For historical reasons the gamelist element marquee contains the logo (wheel).
This scraper will use the marquee gamelist element and store it in the wheel
cache media type, to ensure consistency when generating a gamelist from this
import again. This is why <wheel> is not ingested with this scraper from the
gamelist.
This scraper does not scrape the kidgame flag from the gamelist, as Skyscraper
internally uses the age to determine the kidgame output. Ingesting the
<kidgame> from the ES Gamelist would be a loss of precision.

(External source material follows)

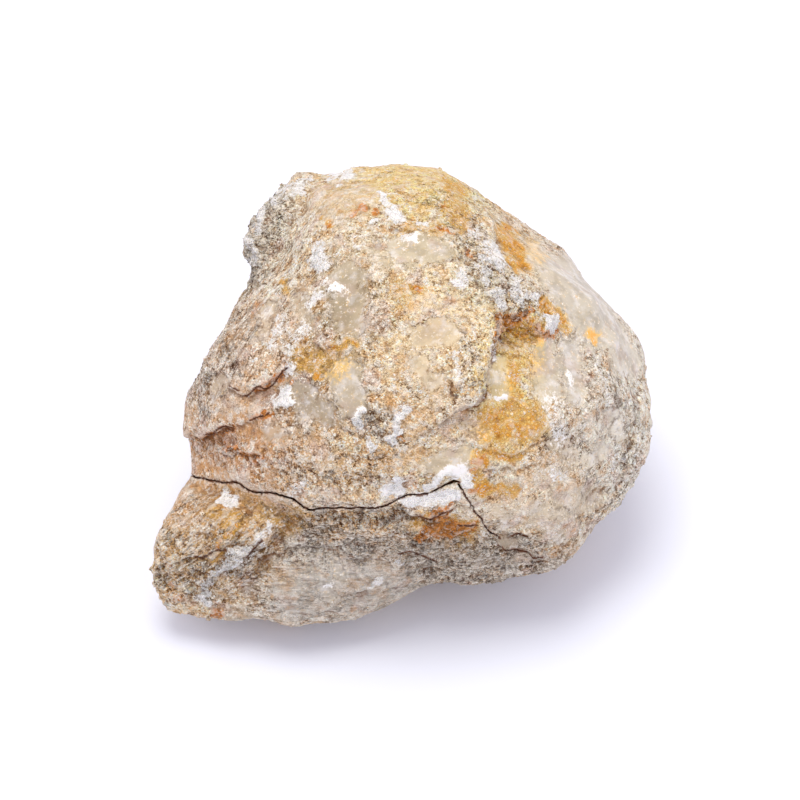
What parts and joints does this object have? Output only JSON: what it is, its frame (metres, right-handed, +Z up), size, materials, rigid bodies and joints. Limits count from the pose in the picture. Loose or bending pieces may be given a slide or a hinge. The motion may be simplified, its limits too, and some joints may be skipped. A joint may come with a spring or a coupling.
{
  "type": "broken calcite geode",
  "caption": "Fist-sized lump of calcite geode with a knobbly crust, smooth patches of calcite, a broken lip over a small nook and a crack across its front, resting on a small flat spot.",
  "frame": {"origin": "middle of the flat spot that the stone rests on", "axes": "+Z up, +X across the broad face from the lobe's side to the shoulder, -Y towards the side that the broad face leans to, where the crack is"},
  "size_m": [0.1108, 0.0965, 0.0784],
  "materials": {
    "crusted_calcite": "matt sugary crust with smooth, faintly waxy patches"
  },
  "bodies": {
    "root": {"stone": "crusted_calcite"}
  },
  "joints": []
}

Also <texture> is not ingested, as it is usually not present in the majority
of gamelist flavors.
Eventually, you may have to adjust your
priorities file, to put
esgamelist data higher in the output precedence.
Sparse Import
Remember you can also provide a single or a set of gamefiles on the
commandline or provide a list of gamefiles (e.g., with
includeFrom) to do a sparse import.
In that case no --refresh flag has to be provided, it is set to on
implicitly.
Skyscraper will search for the gamelist.xml file at
<gameListFolder>/gamelist.xml which by default is
/home/<USER>/RetroPie/roms/<PLATFORM>/gamelist.xml. Media denoted by relative
paths in the gamelist is by convention relative to the input folder for
EmulationStation.
Heads Up, Batocera Users
It is advised to use the frontend switch whenever this import is run for a non-RetroPie EmulationStation gamelist. That way the matching gamelist folder, gamelist filenme and input folder will be used.